Reputation:
The tuple G contains the set of edges, the set of vertices, and the weight of the edges.
#Weighted Graph
G = [['a', 'b' , 'c' , 'd']
[({'a', 'b'}, 4), ({'a', 'c'}, 6), ({'a', 'd'}, 8)]
I am trying to return the weight of an edge, given an edge. For example, for the edge {'a', 'b'}, I am trying to return the value 4. Is it possible to search for {'a', 'b'} and return this value?
Upvotes: 1
Views: 111
Reputation: 133
you can store start and end point of each edge in two tuples: E1 and E2. additionally you may store weight of each edge into tuple W and search for appropriate edge by iterating through elements of E1 and E2 finally you can access to appropriate weight by using W tuple.
G = ('a', 'b', 'c', 'd')
E1 = ('a', 'a', 'a')
E2 = ('b', 'c', 'd')
W = (4, 6, 8)
for i in range(len(E1)):
if E1[i] == 'a' and E2[i] == 'b':
print(W[i])
Upvotes: 0
Reputation: 107287
You can do that by looping over the second list inside G
but basically list is not a proper data structure for representing a graph.

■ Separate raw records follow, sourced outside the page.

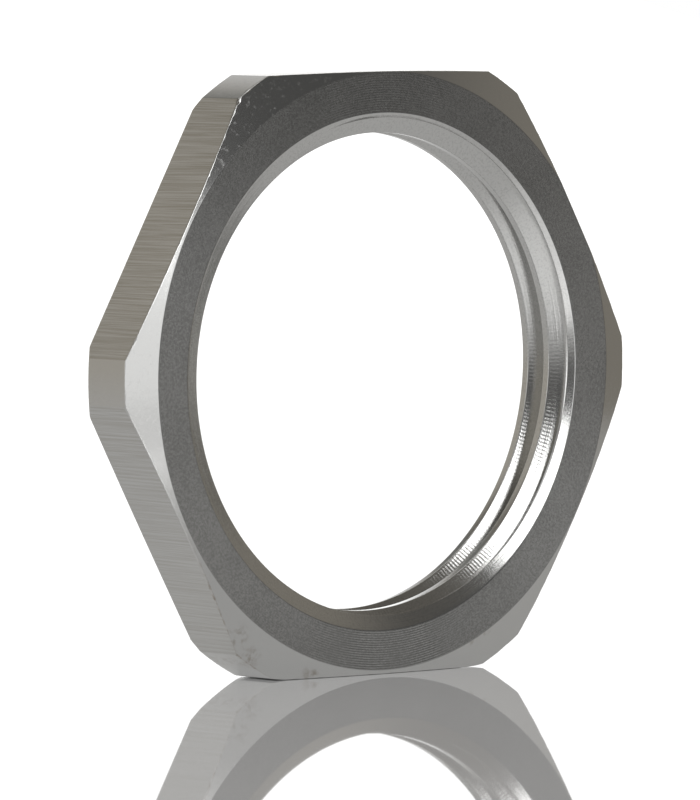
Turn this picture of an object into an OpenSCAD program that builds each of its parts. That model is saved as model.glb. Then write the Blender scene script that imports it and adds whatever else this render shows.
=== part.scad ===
/* [Hexagon] */
// Wall left between the root of the thread and each flat of the hexagon
wall = 2; // [1:0.25:5]
// Thickness of the nut from face to face
thickness = 3.5; // [3:0.1:10]
// How far each sharp corner of the bar is turned back towards the axis
corner_cut = 0.64; // [0.3:0.02:1.2]

/* [Face chamfers] */
// Distance from the flats to the ring that the front chamfer leaves on the front face
ring_inset = 0.05; // [0:0.05:0.6]
// Angle between the front face and the front chamfer
front_chamfer_angle = 15; // [5:1:35]
// Width of the back chamfer, measured inwards from the turned corners
back_chamfer_width = 0.3; // [0.2:0.1:1.5]
// Angle between the back face and the back chamfer
back_chamfer_angle = 50; // [5:1:50]

/* [Thread] */
// Nominal diameter of the metric thread
thread_d = 25; // [16:0.5:63]
// Distance from one turn of the thread to the next
pitch = 1.5; // [1:0.25:2]
// Angle from the right-hand corner to where the groove runs out through the front face
thread_start = 108; // [0:1:359]
// Angle between the two sides of each countersink
countersink_angle = 120; // [90:5:130]
// How far the mouth of each countersink clears the root of the thread
mouth_margin = 0.05; // [0:0.05:0.3]

/* [Hidden] */

// The bar is the one whose width across the flats leaves the wall round the thread
across_flats = thread_d + 2 * wall;
// The corners of a hexagon lie further from the axis than its flats by 1 / cos(30)
corner_r = across_flats / 2 / cos(30) - corner_cut;
front_ring_r = across_flats / 2 - ring_inset;
back_ring_r = corner_r - back_chamfer_width;
// How far each chamfer reaches down the turned corners
front_chamfer_drop = (corner_r - front_ring_r) * tan(front_chamfer_angle);
back_chamfer_drop = back_chamfer_width * tan(back_chamfer_angle);

// Standard metric profile: a 60 degree groove with a root an eighth of the pitch wide,
// cut into a bore that leaves crests a quarter of the pitch wide
flank_angle = 30;
root_r = thread_d / 2;
root_width = pitch / 8;
crest_width = pitch / 4;
crest_r = root_r - (pitch - root_width - crest_width) / 2 / tan(flank_angle);
// The groove's cutter starts this far inside the crests
cutter_depth_inside = pitch / 8;
// Steps that the cutter takes round one turn of the thread
turn_steps = 72;

// Length by which a cutter runs past the face that it cuts
overcut = 1;
// Facets of a full circle
$fn = 180;

// Hexagon bar, cut to length, with two corners on the X axis
module hexagon_bar() {
    cylinder(h = thickness, r = across_flats / 2 / cos(30), center = true, $fn = 6);
}

// What the lathe leaves: corners turned to one diameter and both faces chamfered
module turned_envelope() {
    face_z = thickness / 2;
    rotate_extrude()
        polygon([
            [0, -face_z],
            [back_ring_r, -face_z],
            [corner_r, -face_z + back_chamfer_drop],
            [corner_r, face_z - front_chamfer_drop],
            [front_ring_r, face_z],
            [0, face_z]
        ]);
}

// Cone that opens the bore at the upper face, so that the thread starts cleanly
module countersink() {
    flare = tan(countersink_angle / 2);
    depth = (root_r + mouth_margin - crest_r) / flare;
    translate([0, 0, thickness / 2 - depth])
        cylinder(h = depth + overcut, r1 = crest_r, r2 = crest_r + (depth + overcut) * flare);
}

// Bore through the crests of the thread, with a countersink at each face
module bore() {
    cylinder(h = thickness + 2 * overcut, r = crest_r, center = true);
    countersink();
    mirror([0, 0, 1]) countersink();
}

// Section of the groove as radius and height above its middle, from the inner end round the root
function groove_section() =
    let (
        inner_r = crest_r - cutter_depth_inside,
        inner_width = root_width + 2 * (root_r - inner_r) * tan(flank_angle)
    )
    [
        [inner_r, -inner_width / 2],
        [root_r, -root_width / 2],
        [root_r, root_width / 2],
        [inner_r, inner_width / 2]
    ];

// Right-hand helical cutter: the section climbs one pitch a turn, from half a pitch below
// the nut to half a pitch above it
module thread_groove() {
    section = groove_section();
    sides = len(section);
    steps = ceil((thickness / pitch + 1) * turn_steps);
    start_z = -(thickness + pitch) / 2;
    start_angle = thread_start - 360 * (thickness / 2 - start_z) / pitch;
    points = [
        for (step = [0 : steps])
            let (
                angle = start_angle + 360 * step / turn_steps,
                z = start_z + pitch * step / turn_steps
            )
            for (corner = section)
                [corner[0] * cos(angle), corner[0] * sin(angle), z + corner[1]]
    ];
    walls = [
        for (step = [0 : steps - 1], side = [0 : sides - 1])
            let (
                here = step * sides + side,
                beside = step * sides + (side + 1) % sides
            )
            each [
                [here, beside, beside + sides],
                [here, beside + sides, here + sides]
            ]
    ];
    first_end = [for (side = [sides - 1 : -1 : 0]) side];
    last_end = [for (side = [0 : sides - 1]) steps * sides + side];
    polyhedron(points = points, faces = concat(walls, [first_end, last_end]));
}

// The nut stands on one of its flats, with the thread along Y and its front face towards -Y
module locknut() {
    color([0.56, 0.55, 0.53])
        rotate([90, 0, 0])
            difference() {
                intersection() {
                    hexagon_bar();
                    turned_envelope();
                }
                bore();
                thread_groove();
            }
}

locknut();
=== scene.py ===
import bmesh
import bpy
import numpy as np
from mathutils import Matrix, Vector


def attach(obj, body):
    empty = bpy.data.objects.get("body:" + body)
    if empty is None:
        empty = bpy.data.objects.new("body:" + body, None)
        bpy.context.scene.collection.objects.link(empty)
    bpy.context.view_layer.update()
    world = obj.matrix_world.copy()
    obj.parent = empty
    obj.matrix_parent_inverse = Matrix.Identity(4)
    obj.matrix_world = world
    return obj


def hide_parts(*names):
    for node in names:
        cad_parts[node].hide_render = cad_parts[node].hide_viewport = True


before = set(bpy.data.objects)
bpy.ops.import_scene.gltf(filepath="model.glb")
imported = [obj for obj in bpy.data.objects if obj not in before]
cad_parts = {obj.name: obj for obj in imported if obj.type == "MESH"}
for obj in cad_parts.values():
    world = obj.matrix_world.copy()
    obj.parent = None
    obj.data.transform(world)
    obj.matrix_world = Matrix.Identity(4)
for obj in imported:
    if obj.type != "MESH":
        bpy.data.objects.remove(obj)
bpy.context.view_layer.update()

# Locknut. Brass hexagon bar, faced, chamfered, bored, countersunk and threaded on a lathe, parted
# off and nickel plated. Its flats are crowned a little, and the bar ran a little out of true, so
# that the middles of the turned circles lie up to 0.12 mm off the hexagon's.

MM = 0.001
ACROSS_FLATS = 29.0 * MM
THICKNESS = 3.5 * MM
TURNED_CORNER_R = 16.1016 * MM
FACE_Y = THICKNESS / 2
FLAT_DISTANCE = ACROSS_FLATS / 2

# A chamfer's slope is its depth for each step outwards
FRONT_RING_R = 14.52 * MM
FRONT_CHAMFER_SLOPE = np.tan(np.radians(15))
BACK_RING_R = TURNED_CORNER_R - 0.3 * MM
BACK_CHAMFER_SLOPE = np.tan(np.radians(50))
LEAST_CHAMFER = 0.03 * MM

# A countersink's or flank's slope is what its radius gains for each step along the axis
MOUTH_R = 12.55 * MM
COUNTERSINK_SLOPE = np.tan(np.radians(63))
THREAD_ROOT_R = 12.45 * MM
THREAD_CREST_R = 11.625 * MM
PITCH = 1.5 * MM
FLANK_SLOPE = np.tan(np.radians(60))
HALF_GROOVE_ANGLE = np.radians(30)

# Where the groove's middle meets the front face. Angles run from +X towards +Z
RUN_OUT_ANGLE = np.radians(108)

# How far, and at what angle, the middle of the turned corners and mouths lies off the hexagon's,
# and how far the front ring's and the thread's lie off it along X and Z, in mm
OUT_OF_TRUE = 0.065 * MM
OUT_OF_TRUE_ANGLE = np.radians(115)
RING_OFF = (0.09, 0.08)
THREAD_OFF = (0.03, 0.016)

# Each flat's crown at the front and at the back, and the power that shapes it, from the flat at 30
# degrees round to the one at 330
FRONT_CROWN = np.array([0.025, 0.12, 0.13, 0.09, 0.12, 0.12]) * MM
BACK_CROWN = np.array([0.03, 0.06, 0.0, 0.04, 0.12, 0.03]) * MM
CROWN_POWER = np.array([2, 2, 2, 2, 16, 6])

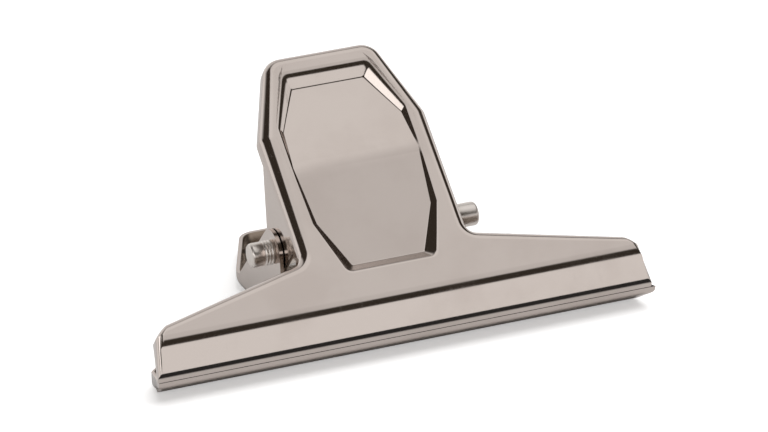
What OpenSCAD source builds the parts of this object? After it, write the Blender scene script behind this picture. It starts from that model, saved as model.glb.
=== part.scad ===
// Large letter clip: two pressed sheet plates on one pivot pin, held shut by a torsion spring.
// The clip lies on its rear plate, jaws towards -Y, handles towards +Y, jaw line along X.
// The origin is on the ground, below the middle of the clip's bounding box.

/* [Sheet] */
// Thickness of the pressed sheet
sheet = 0.9; // [0.7:0.05:1.1]
// Outer radius of the bend round the handle's free end, the shoulders and the jaw's ends
rim_bend_r = 2.4; // [2:0.1:2.8]
// Outer radius of the fuller bend along the neck
neck_bend_r = 4; // [3:0.1:4.2]
// Depth of the stiffening rim, from the outer face to its cut edge
rim_depth = 4.8; // [4:0.1:5.2]

/* [Plate outline] */
// Length of the front jaw along X
jaw_width = 125; // [110:1:140]
// How much further the rear jaw reaches at each end
rear_jaw_reach = 1.2; // [0:0.1:2]
// Width of the front handle's neck, over its two flanges
neck_width = 42.4; // [38:0.2:46]
// Width of the handle at its free end, over the rim
top_width = 27.2; // [23:0.2:30]
// Height of the handle's widest corner above the jaw bend
widest_height = 46.2; // [45:0.1:50]
// Height of the handle's free end above the jaw bend
top_height = 66.3; // [64:0.1:72]
// Height of the inner end of each shoulder above the jaw bend
shoulder_root_height = 13.4; // [12:0.1:14]
// Height of the outer end of each shoulder above the jaw bend
shoulder_end_height = 4.2; // [4:0.1:5]
// Corner radius at the handle's free end
top_corner_r = 5; // [4:0.1:6]
// Corner radius at the handle's widest point
widest_corner_r = 4; // [3:0.1:6]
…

As a more optimized and Pythonic way you can preserve them in a dictionary and access to each edge using a simple indexing.

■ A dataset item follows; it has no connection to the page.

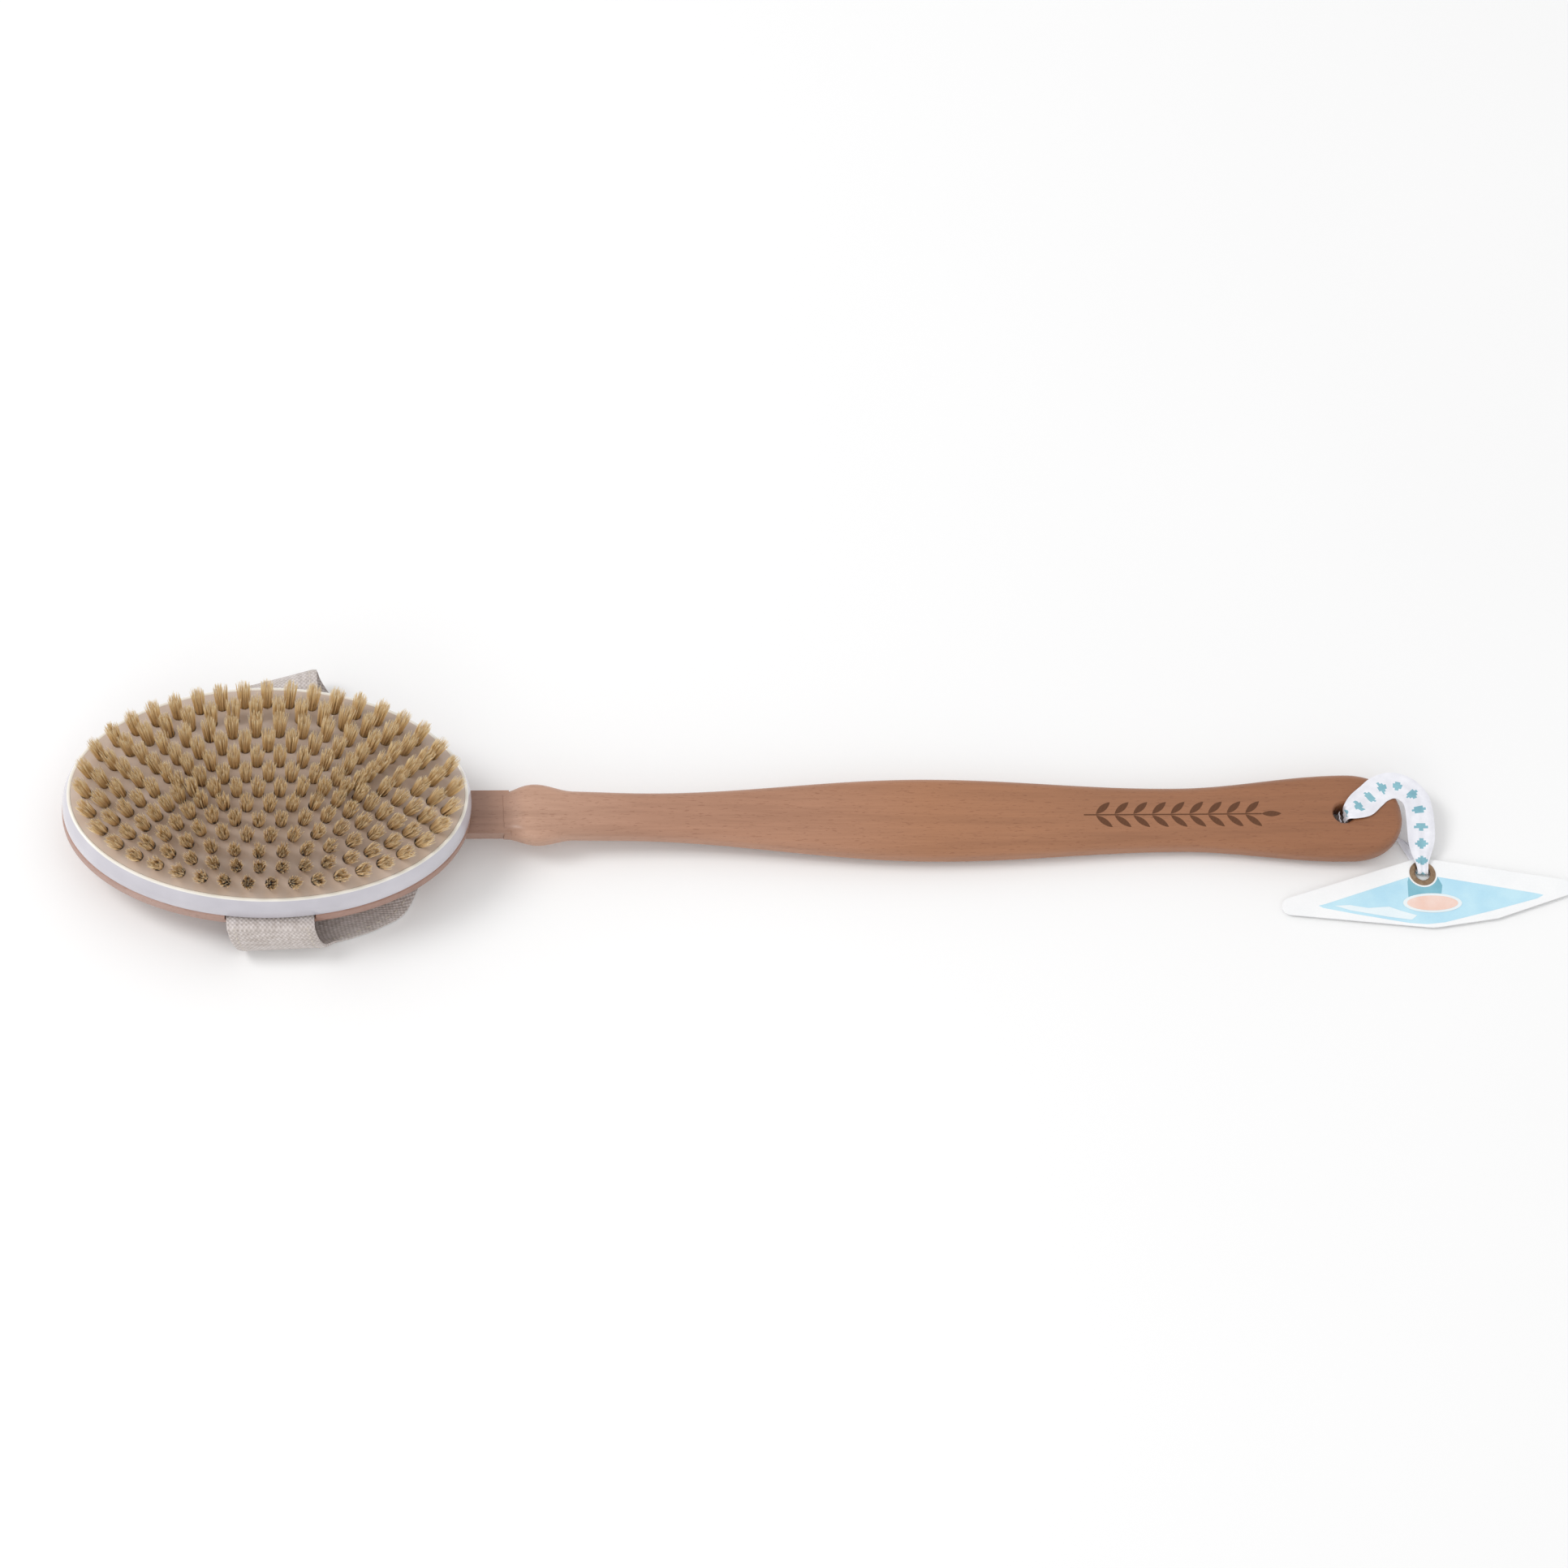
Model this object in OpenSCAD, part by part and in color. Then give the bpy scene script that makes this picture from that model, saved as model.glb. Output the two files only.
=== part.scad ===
// Long-handled body dry brush: oval head with a canvas hand strap across its back, and a
// paddle handle whose dovetail tongue pulls out of the head. The brush lies on its back.

/* [Overall] */
// Length from the head's rounded end to the handle's tip
overall_length = 432; // [424:1:440]

/* [Head] */
// Length of the oval head
head_length = 127; // [126:0.5:129]
// Width of the oval head
head_width = 78; // [77:0.5:79]
// Thickness of the wooden back board
board_height = 10; // [10:0.25:11]
// Thickness of the white bristle block
block_height = 9.5; // [9.5:0.25:11]
// How far the bristle face is set in from the rim
face_inset = 2.6; // [2.4:0.1:3.4]

/* [Bristles] */
// Distance between neighbouring tufts along a ring
tuft_pitch = 7; // [7:0.1:7.4]
// Radius of a tuft where it leaves its hole
tuft_radius = 1.7; // [1.6:0.05:1.8]
// Length of a tuft above the bristle face
tuft_length = 9.5; // [8:0.5:11]
// Lean of the outermost tufts towards the head's two ends, in degrees
fan_lengthwise = 18; // [10:1:20]
// Lean of the outermost tufts towards the head's two sides, in degrees
fan_sideways = 20; // [10:1:24]

/* [Hand strap] */
// Thickness of the canvas strap
strap_thickness = 1.5; // [1.2:0.1:1.5]
// Free height for the hand between the strap and the back board
hand_gap = 5.5; // [5.5:0.5:8]

/* [Handle] */
// Thickness of the handle
handle_thickness = 8.4; // [8:0.2:9]
// Width across the shoulder next to the head
shoulder_width = 20.2; // [18:0.2:22]
// Width across the neck
neck_width = 15.4; // [15:0.2:18]
// Width across the belly
belly_width = 28; // [26:0.2:32]
// Width across the waist before the end
waist_width = 21.4; // [20:0.2:24]
// Width across the rounded end
end_width = 30; // [28:0.2:31.6]
// Radius of the hanging hole
hang_hole_radius = 3.4; // [3:0.1:3.6]

/* [Dovetail joint] */
// Length of the tongue inside the head
tongue_length = 58; // [50:1:62]
// Width of the tongue across its wide upper face
tongue_width = 15.2; // [14.6:0.2:15.6]
// Thickness of the tongue
tongue_height = 5.8; // [5.4:0.1:6]
// Clearance between the tongue and its groove
slide_gap = 0.15; // [0.1:0.05:0.2]

/* [Ribbon and tag] */
// Width of the satin ribbon
ribbon_width = 9.5; // [8:0.5:10]
// Thickness of the satin ribbon
ribbon_thickness = 0.3; // [0.25:0.05:0.35]
// Thickness of the tag card
tag_thickness = 0.5; // [0.4:0.05:0.6]
// Outer radius of the eyelet's flanges
eyelet_radius = 4.4; // [4.2:0.1:4.8]

/* [Hidden] */

// The strap stands out further beyond the far edge than beyond the near one, so the head and
// the handle lie this far to the near side of the whole object's middle.
head_y = -4.75;
head_x = (head_length - overall_length) / 2;

// Heights above the surface that the brush lies on
board_z = strap_thickness + hand_gap;
block_z = board_z + board_height;
face_z = block_z + block_height;

// Each row is [inset from the oval's outline, height], from the bottom up.
board_profile = [
    [15, 0], [11.5, 0.8], [1.6, 4.8], [0.5, 5.5], [0, 6.4], [0, 9.3], [0.4, board_height]
];
block_profile = [
    [0.5, 0], [0.2, 0.5], [0.1, 2.5], [0.3, 5], [0.9, 7.4], [face_inset - 0.9, block_height]
];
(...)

There's one thing you should note though. set
s are not hashable and you have to use tuple
or another hashable iterator like frozenset
for preserving your edges as the dictionary keys.

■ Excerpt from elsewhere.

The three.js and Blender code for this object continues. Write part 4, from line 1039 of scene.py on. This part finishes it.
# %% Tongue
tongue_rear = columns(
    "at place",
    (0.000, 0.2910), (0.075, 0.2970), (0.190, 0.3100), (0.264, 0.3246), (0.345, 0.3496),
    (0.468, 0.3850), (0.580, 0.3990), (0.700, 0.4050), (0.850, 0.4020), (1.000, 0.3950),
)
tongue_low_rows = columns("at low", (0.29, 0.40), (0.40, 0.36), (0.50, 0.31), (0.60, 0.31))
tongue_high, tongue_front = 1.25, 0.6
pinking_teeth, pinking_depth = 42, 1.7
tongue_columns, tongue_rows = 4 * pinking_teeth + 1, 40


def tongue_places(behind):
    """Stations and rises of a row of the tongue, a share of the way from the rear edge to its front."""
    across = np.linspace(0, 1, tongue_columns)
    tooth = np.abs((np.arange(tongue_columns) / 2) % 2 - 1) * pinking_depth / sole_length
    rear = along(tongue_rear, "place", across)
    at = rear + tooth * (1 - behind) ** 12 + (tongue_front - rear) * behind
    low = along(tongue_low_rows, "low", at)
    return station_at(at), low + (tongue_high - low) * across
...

In [20]: nodes, edges = G[0], {tuple(i): j for i, j in G[1]}
In [21]: edges
Out[21]: {('a', 'b'): 4, ('a', 'c'): 6, ('a', 'd'): 8}
In [22]: edges[('a', 'b')]
Out[22]: 4
Note that here I'm converting your current data to a dictionary but if you are generating this data by yourself it's better to do this at that level and create a dictionary at the first place before creating a nested list like this.